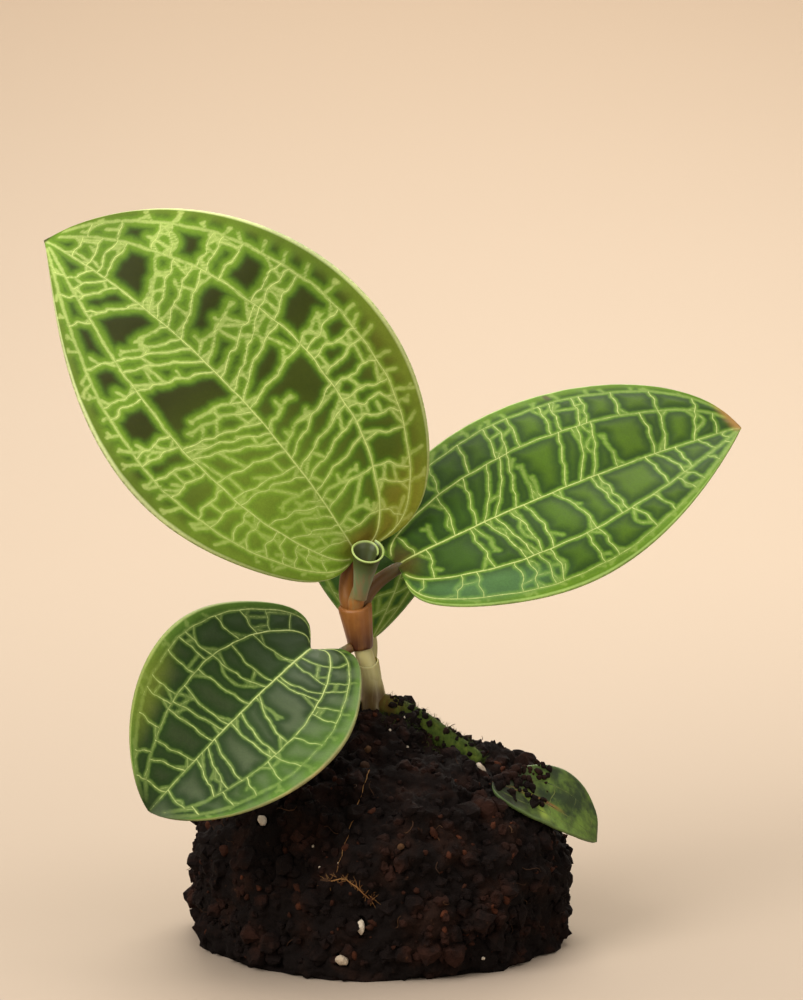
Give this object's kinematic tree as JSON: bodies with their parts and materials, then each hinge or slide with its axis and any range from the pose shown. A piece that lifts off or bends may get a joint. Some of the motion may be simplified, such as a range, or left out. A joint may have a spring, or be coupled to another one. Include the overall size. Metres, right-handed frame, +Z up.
{
  "type": "jewel orchid plant",
  "caption": "Young jewel orchid with gold-netted oval leaves on a short stem, standing in its bare crumbly root ball.",
  "frame": {"origin": "centre of the root ball's flat underside, on the surface that the plant stands on", "axes": "+Z up along the stem, the front as pictured faces -Y, +X to the picture's right"},
  "size_m": [0.0802, 0.0558, 0.0822],
  "materials": {
    "leaf": "satin",
    "rolled_leaf": "satin",
    "old_leaf": "satin",
    "stem": "satin",
    "potting_mix": "matte",
    "perlite": "matte"
  },
  "bodies": {
    "root": {"leaf_upper_left": "leaf", "leaf_right": "leaf", "leaf_lower_left": "leaf", "leaf_back": "leaf", "rolled_leaf": "rolled_leaf", "old_leaf": "old_leaf", "stem": "stem", "root_ball": "potting_mix", "perlite_1": "perlite", "perlite_2": "perlite", "perlite_3": "perlite", "perlite_4": "perlite", "perlite_5": "perlite", "perlite_6": "perlite", "perlite_7": "perlite"}
  },
  "joints": []
}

- [EXERCISE TASK]
Reproduce the listing in full. Keep it exactly as written.

- [RESULT]
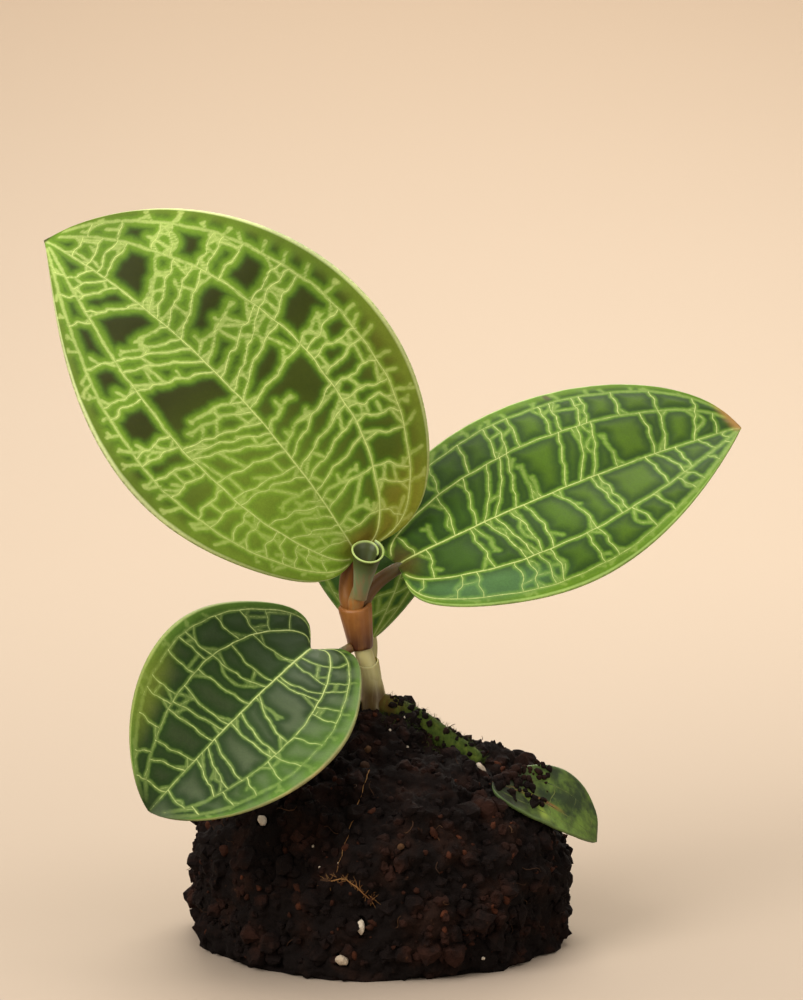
Give this object's kinematic tree as JSON: bodies with their parts and materials, then each hinge or slide with its axis and any range from the pose shown. A piece that lifts off or bends may get a joint. Some of the motion may be simplified, such as a range, or left out. A joint may have a spring, or be coupled to another one. Include the overall size. Metres, right-handed frame, +Z up.
{
  "type": "jewel orchid plant",
  "caption": "Young jewel orchid with gold-netted oval leaves on a short stem, standing in its bare crumbly root ball.",
  "frame": {"origin": "centre of the root ball's flat underside, on the surface that the plant stands on", "axes": "+Z up along the stem, the front as pictured faces -Y, +X to the picture's right"},
  "size_m": [0.0802, 0.0558, 0.0822],
  "materials": {
    "leaf": "satin",
    "rolled_leaf": "satin",
    "old_leaf": "satin",
    "stem": "satin",
    "potting_mix": "matte",
    "perlite": "matte"
  },
  "bodies": {
    "root": {"leaf_upper_left": "leaf", "leaf_right": "leaf", "leaf_lower_left": "leaf", "leaf_back": "leaf", "rolled_leaf": "rolled_leaf", "old_leaf": "old_leaf", "stem": "stem", "root_ball": "potting_mix", "perlite_1": "perlite", "perlite_2": "perlite", "perlite_3": "perlite", "perlite_4": "perlite", "perlite_5": "perlite", "perlite_6": "perlite", "perlite_7": "perlite"}
  },
  "joints": []
}